_WORK TO COMPLETE:_ Locate the word "joints" in the data below, then copy every line that holds it.

** start PROVIDED RECORDS **

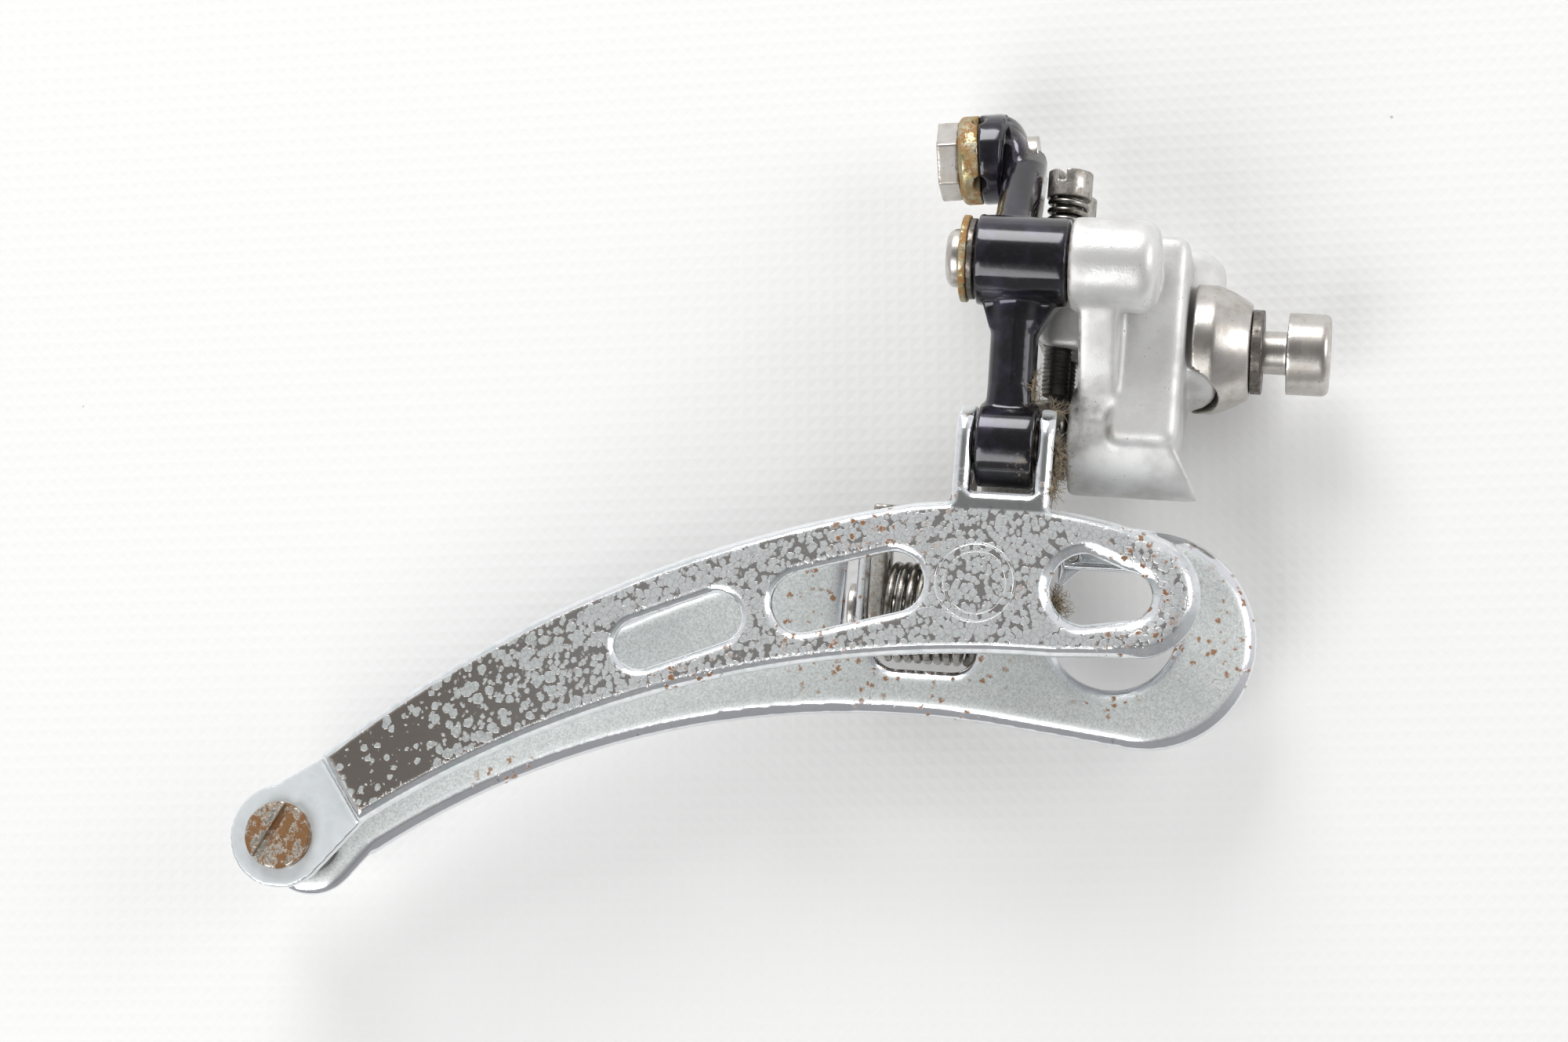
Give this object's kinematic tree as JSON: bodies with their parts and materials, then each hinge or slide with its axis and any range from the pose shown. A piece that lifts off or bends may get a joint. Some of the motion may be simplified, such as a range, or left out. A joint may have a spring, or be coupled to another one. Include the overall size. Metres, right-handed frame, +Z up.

** end PROVIDED RECORDS **
** start PROVIDED RECORDS **

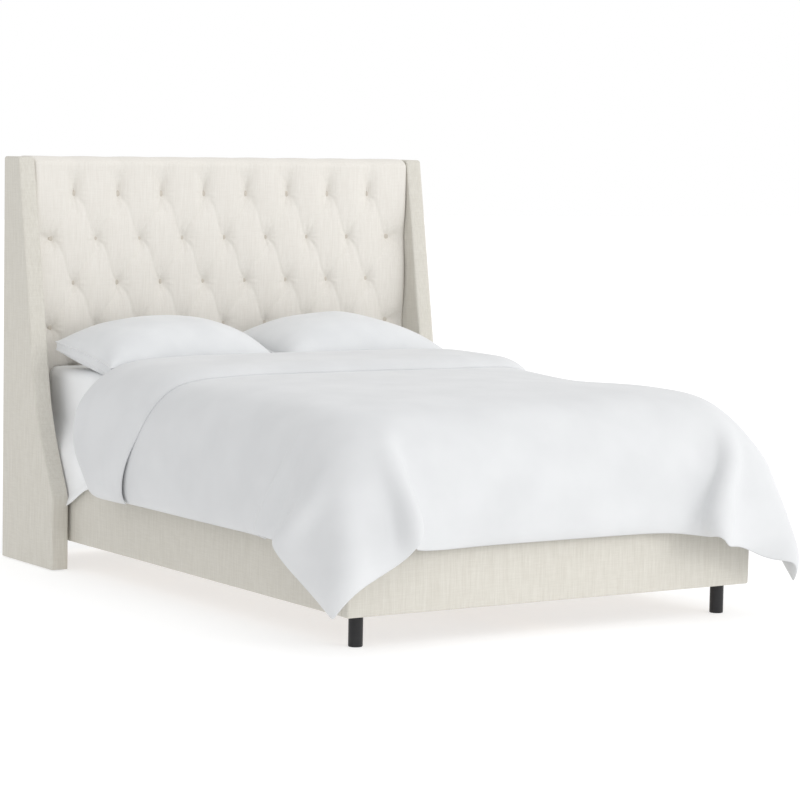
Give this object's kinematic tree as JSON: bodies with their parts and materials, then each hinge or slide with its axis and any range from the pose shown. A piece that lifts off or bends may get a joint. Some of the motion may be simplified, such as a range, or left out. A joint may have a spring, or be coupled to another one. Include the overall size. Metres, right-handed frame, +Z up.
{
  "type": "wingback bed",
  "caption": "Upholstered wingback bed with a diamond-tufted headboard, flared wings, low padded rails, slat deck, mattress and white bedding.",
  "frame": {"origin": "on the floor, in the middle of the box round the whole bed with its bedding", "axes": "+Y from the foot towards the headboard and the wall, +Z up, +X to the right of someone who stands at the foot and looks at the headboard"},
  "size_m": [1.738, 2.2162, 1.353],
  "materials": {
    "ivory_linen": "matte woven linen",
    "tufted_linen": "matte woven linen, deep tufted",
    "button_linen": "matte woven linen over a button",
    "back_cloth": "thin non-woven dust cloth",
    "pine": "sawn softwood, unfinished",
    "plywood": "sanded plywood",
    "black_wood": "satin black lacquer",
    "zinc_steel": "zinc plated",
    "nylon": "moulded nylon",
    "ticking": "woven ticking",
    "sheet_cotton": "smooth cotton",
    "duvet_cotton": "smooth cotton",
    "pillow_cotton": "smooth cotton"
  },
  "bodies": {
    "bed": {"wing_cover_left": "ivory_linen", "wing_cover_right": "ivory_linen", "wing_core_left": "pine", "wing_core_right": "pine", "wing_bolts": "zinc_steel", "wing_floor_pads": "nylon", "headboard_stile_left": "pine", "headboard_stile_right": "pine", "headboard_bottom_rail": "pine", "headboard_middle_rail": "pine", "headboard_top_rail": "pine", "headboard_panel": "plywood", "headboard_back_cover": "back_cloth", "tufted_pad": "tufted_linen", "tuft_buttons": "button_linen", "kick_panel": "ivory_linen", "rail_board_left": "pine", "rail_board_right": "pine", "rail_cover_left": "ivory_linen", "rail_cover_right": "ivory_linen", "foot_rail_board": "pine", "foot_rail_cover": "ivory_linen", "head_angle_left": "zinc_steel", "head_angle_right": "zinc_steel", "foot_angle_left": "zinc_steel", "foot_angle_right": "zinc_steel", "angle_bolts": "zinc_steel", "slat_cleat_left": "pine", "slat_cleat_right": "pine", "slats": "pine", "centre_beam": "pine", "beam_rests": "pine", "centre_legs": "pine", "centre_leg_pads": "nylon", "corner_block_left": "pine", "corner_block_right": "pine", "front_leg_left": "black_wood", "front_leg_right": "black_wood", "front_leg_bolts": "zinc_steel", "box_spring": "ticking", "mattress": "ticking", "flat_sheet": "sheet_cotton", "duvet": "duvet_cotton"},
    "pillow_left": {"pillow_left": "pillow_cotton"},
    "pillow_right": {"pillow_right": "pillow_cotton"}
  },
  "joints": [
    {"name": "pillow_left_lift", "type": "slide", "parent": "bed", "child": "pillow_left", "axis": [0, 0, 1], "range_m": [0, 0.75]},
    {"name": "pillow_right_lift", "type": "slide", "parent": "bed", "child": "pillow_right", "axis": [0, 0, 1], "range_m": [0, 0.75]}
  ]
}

** end PROVIDED RECORDS **
** start PROVIDED RECORDS **

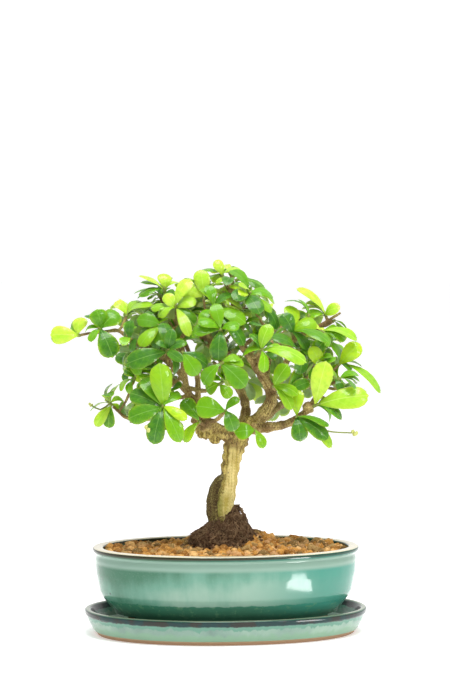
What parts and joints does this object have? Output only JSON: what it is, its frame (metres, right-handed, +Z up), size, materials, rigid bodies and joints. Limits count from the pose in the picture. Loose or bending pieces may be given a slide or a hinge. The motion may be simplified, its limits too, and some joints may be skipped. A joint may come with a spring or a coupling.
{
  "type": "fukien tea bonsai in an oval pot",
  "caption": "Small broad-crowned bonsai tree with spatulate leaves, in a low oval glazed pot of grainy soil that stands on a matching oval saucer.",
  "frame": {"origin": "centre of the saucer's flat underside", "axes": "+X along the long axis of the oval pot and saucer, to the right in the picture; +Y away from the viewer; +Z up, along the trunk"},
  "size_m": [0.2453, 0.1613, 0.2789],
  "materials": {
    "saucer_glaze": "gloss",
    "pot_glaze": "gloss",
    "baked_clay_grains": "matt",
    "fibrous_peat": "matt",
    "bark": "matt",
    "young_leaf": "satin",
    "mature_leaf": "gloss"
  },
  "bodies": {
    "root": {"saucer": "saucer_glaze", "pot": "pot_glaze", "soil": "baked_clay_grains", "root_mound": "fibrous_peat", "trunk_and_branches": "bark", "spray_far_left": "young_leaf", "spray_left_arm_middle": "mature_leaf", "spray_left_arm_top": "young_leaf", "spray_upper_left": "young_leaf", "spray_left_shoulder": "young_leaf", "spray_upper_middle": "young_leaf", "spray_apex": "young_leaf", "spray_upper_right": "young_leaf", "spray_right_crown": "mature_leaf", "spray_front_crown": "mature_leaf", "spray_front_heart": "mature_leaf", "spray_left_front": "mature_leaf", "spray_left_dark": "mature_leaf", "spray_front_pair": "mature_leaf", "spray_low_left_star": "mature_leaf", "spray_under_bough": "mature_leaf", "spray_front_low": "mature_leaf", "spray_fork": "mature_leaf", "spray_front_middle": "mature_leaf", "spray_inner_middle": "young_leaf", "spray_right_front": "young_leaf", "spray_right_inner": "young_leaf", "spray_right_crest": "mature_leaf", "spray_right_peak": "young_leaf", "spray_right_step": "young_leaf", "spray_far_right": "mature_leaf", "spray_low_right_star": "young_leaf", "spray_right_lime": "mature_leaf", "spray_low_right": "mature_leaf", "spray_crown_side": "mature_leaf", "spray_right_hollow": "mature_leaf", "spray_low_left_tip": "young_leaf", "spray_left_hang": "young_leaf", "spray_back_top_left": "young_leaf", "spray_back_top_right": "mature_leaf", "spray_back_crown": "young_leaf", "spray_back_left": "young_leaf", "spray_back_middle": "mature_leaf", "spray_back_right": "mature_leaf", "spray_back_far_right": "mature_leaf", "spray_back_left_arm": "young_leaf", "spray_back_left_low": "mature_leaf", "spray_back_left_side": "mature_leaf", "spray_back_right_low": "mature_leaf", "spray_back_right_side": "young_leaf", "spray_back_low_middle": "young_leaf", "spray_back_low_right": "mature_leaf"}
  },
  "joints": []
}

** end PROVIDED RECORDS **

_ANSWER FOR THE TASK:_
  "joints": [
What parts and joints does this object have? Output only JSON: what it is, its frame (metres, right-handed, +Z up), size, materials, rigid bodies and joints. Limits count from the pose in the picture. Loose or bending pieces may be given a slide or a hinge. The motion may be simplified, its limits too, and some joints may be skipped. A joint may come with a spring or a coupling.
  "joints": []